The Blue Lake Springs Mutual Water Company is prepared to protect its water from natural and man-made disasters.  Our employees are trained in emergency response activities and are committed to restore services as quickly as possible.  However, in times of emergency, it is possible that your water service could be temporarily disrupted.  What would you do?

Be Prepared

Assemble a “home disaster supply kit” to tide you over for at least three days. Of all the supplies, water may well be the single-most important item for survival.

Your disaster supply kit should contain a minimum three-day supply of water — at least one gallon per person per day.  A two-week supply is preferable. Additional supplies would be needed for pets.

Tap Water can be stored in clean, heavy, opaque, plastic bottles with screw-on caps.  The containers should be labeled by date and replaced every six months to ensure freshness.

Commercially bottled water can remain unopened in its original packing box.  It should be restocked after the expiration or “use by” date.

Hidden Sources of Water

If you run out of your stored water, there are some safe sources of water in the home that you may use without purifying:

  • Hot Water Heater – Turn off the gas/electric supply, let the tank cool, and shut off the main water valve to the house.  Let air into the tank by opening a hot water faucet or disconnecting the hot water line on top of the tank.  Then open the faucet at the bottom of the tank to drain water into a container.
  • Ice Cubes and Canned Foods – Melted ice cubes from your freezer are safe to drink.  Many canned foods come packed in water, like vegetables and beans, and this is also safe to drink.

Visit the Ready.gov website for additional recommendations for alternate emergency water sources.

How to Purify Water

After a major disaster, if you hear reports of broken water or sewer lines, it is not advisable to drink, bathe in, or wash anything with water directly from the tap.  However, if you run out of stored water or “hidden” sources of safe water in your home, you can purify water in several ways.

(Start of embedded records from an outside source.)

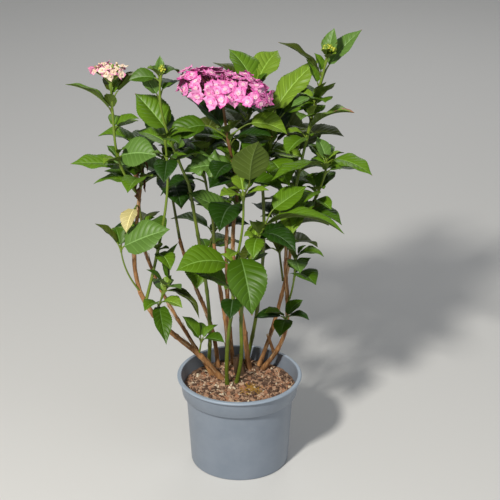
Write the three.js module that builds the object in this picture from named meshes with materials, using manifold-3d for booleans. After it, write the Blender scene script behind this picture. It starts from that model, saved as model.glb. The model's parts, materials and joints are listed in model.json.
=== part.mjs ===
// A young mophead hydrangea, leggy and open, growing in a three-litre nursery pot.
// Millimetres, Z up, Y to the back; the origin is the middle of the pot's flat underside.
import * as THREE from 'three';
import { mergeVertices } from 'three/addons/utils/BufferGeometryUtils.js';
import Module from 'manifold-3d';

const wasm = await Module();
wasm.setup();

// Pot: a tapered tub, a wider band at its top, a rolled lip and drainage holes
const POT_HEIGHT = 145;
const POT_BASE_RADIUS = 75;
const POT_SHOULDER_HEIGHT = 115;
const POT_SHOULDER_RADIUS = 81.5;
const POT_BAND_FOOT_RADIUS = 87.5;
const POT_BAND_TOP_RADIUS = 91;
const POT_LIP_RADIUS = 95;
const POT_LIP_HEIGHT = 4;
const POT_WALL = 2.4;
const POT_FLOOR = 3;
const POT_SIDES = 36;
const POT_EDGE = 1.5;
const POT_LIP_FALL = 0.6;
const POT_LIP_ROUND = 1;
const DRAIN_HOLES = 8;
const DRAIN_HOLE_RADIUS = 6;
const DRAIN_HOLE_CIRCLE = 58;
const DRAIN_HOLE_SIDES = 12;

// Compost: fills the pot to a hand's thumb below the lip, flat in the middle and lumpy by the wall
const COMPOST_TOP = 124;
const COMPOST_LUMP = 2.2;
const COMPOST_FLAT_RADIUS = 72;
const COMPOST_CLEARANCE = 0.5;
const COMPOST_EDGE_WIDTH = 8;

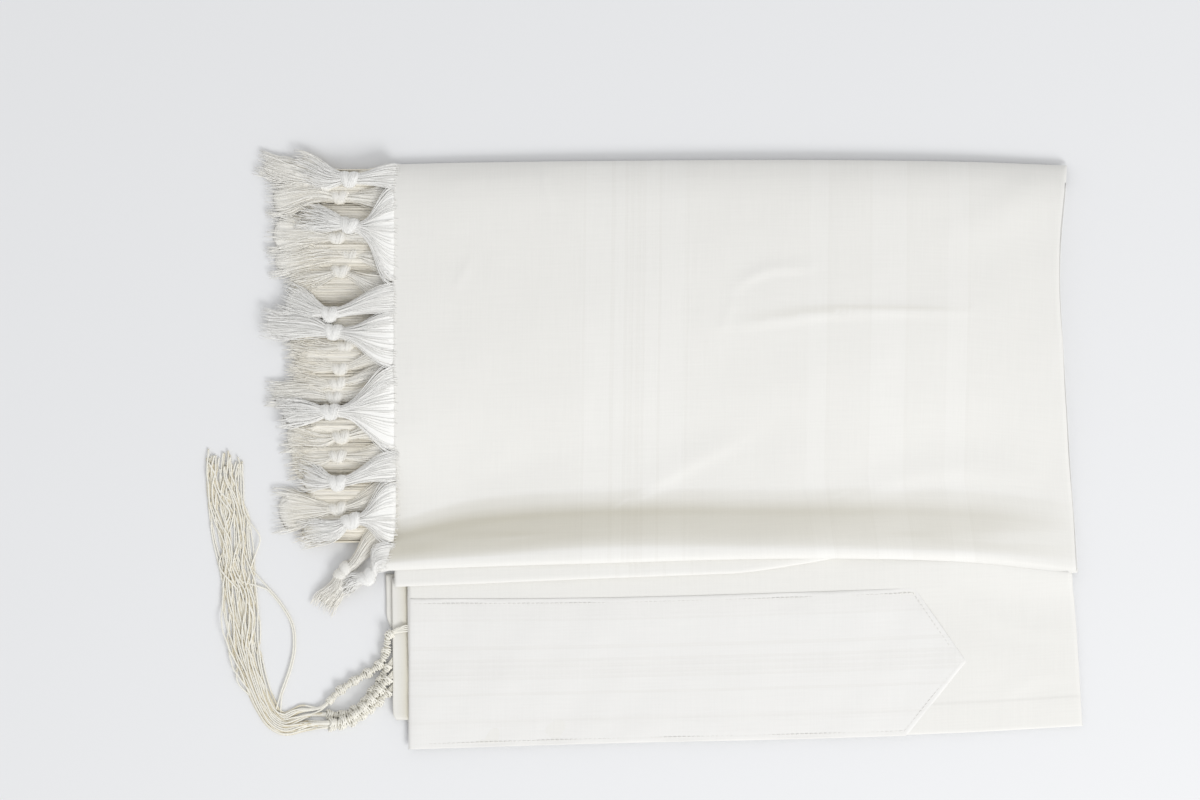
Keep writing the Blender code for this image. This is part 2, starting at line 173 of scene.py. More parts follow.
def route(points, count):
    """Evenly spaced points on the smooth curve through a route's own points."""
    points = np.array(points, float)
    at = lengths_along(points)
    return smooth(np.column_stack([at, points]), np.linspace(0.0, at[-1], count))[:, 1:]


def unit(vectors):
    return vectors / np.maximum(np.linalg.norm(vectors, axis=-1, keepdims=True), 1e-12)


def frames_along(paths):
    """Along, side and up directions of lines, turning no more than they have to."""
    along = unit(np.gradient(paths, axis=1))
    side = unit(np.cross(along[:, 0], (0.013, 0.007, 1.0)))
    sides = [side]
    for k in range(1, paths.shape[1]):
        side = unit(side - along[:, k] * np.sum(side * along[:, k], axis=1)[:, None])
        sides.append(side)
    sides = np.stack(sides, axis=1)
    return along, sides, np.cross(sides, along)


def corner_uvs(*corners):
    """UVs of four-cornered faces, from U and V at each of their corners."""
    pairs = [np.stack(np.broadcast_arrays(*pair), -1) for pair in corners]
    return np.stack(pairs, axis=-2).reshape(-1, 2)


def strands(paths, radius, corners, ply=0.0):
    """Closed round strands along lines with as many points each: points, faces and UVs.
    U goes once round a strand and V is metres along it. Two plies turn once in ply metres."""
    paths = np.asarray(paths, float)
    count, points = paths.shape[:2]
    along, side, up = frames_along(paths)
    at = np.stack([lengths_along(path) for path in paths])
    angle = WHOLE_TURN * np.arange(corners) / corners
    reach = np.broadcast_to(np.asarray(radius, float), (count, points))[:, :, None]
    if ply:
        reach = reach * (0.9 + 0.13 * np.cos(2.0 * (angle - WHOLE_TURN * at[:, :, None] / ply)))
    ring = side[:, :, None] * np.cos(angle)[:, None] + up[:, :, None] * np.sin(angle)[:, None]
    vertices = (paths[:, :, None] + ring * reach[..., None]).reshape(-1, 3)
    number = np.arange(count * points * corners).reshape(count, points, corners)
    following = np.roll(number, -1, axis=2)
    walls = np.stack(
        [number[:, :-1], number[:, 1:], following[:, 1:], following[:, :-1]], axis=-1
    ).reshape(-1, 4)
    starts = number[:, 0].reshape(-1, corners)
    ends = number[:, -1, ::-1].reshape(-1, corners)
    low = np.broadcast_to(np.arange(corners) / corners, (count, points - 1, corners))
    high = low + 1.0 / corners
    near = at[:, :-1, None]
    far = at[:, 1:, None]
    wall_uv = corner_uvs((low, near), (low, far), (high, far), (high, near))
    cap_uv = np.zeros((2 * count * corners, 2))
    faces = walls.tolist() + starts.tolist() + ends.tolist()
    return vertices, faces, np.concatenate([wall_uv, cap_uv])


def piece(name, parts, material):
    """One object from several (points, faces, UVs), riding on the shawl's body."""
    faces = []
    shift = 0
    for points, part_faces, _ in parts:
        faces += [[number + shift for number in face] for face in part_faces]
        shift += len(points)
    mesh = bpy.data.meshes.new(name)
    mesh.from_pydata(np.concatenate([part[0] for part in parts]).tolist(), [], faces)
    uvs = np.concatenate([part[2] for part in parts]).astype(np.float32)
    mesh.uv_layers.new(name="UVMap").data.foreach_set("uv", uvs.ravel())
    mesh.materials.append(material)
    mesh.shade_smooth()
    made = bpy.data.objects.new(name, mesh)
    scene.collection.objects.link(made)
    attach(made, "root")
    return made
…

First, strain water through a clean cloth, handkerchief, paper towel, or paper coffee filter to remove debris or sediment.  Then, do one of the following:

  • Boil water rapidly for one minute — if you still have gas or electricity. This is the best option for emergency water purification.  Alternately, you can boil water on a camping stove or the barbecue.  Let it cool before drinking.
  • Use water purification tablets and follow the manufacturer’s instructions.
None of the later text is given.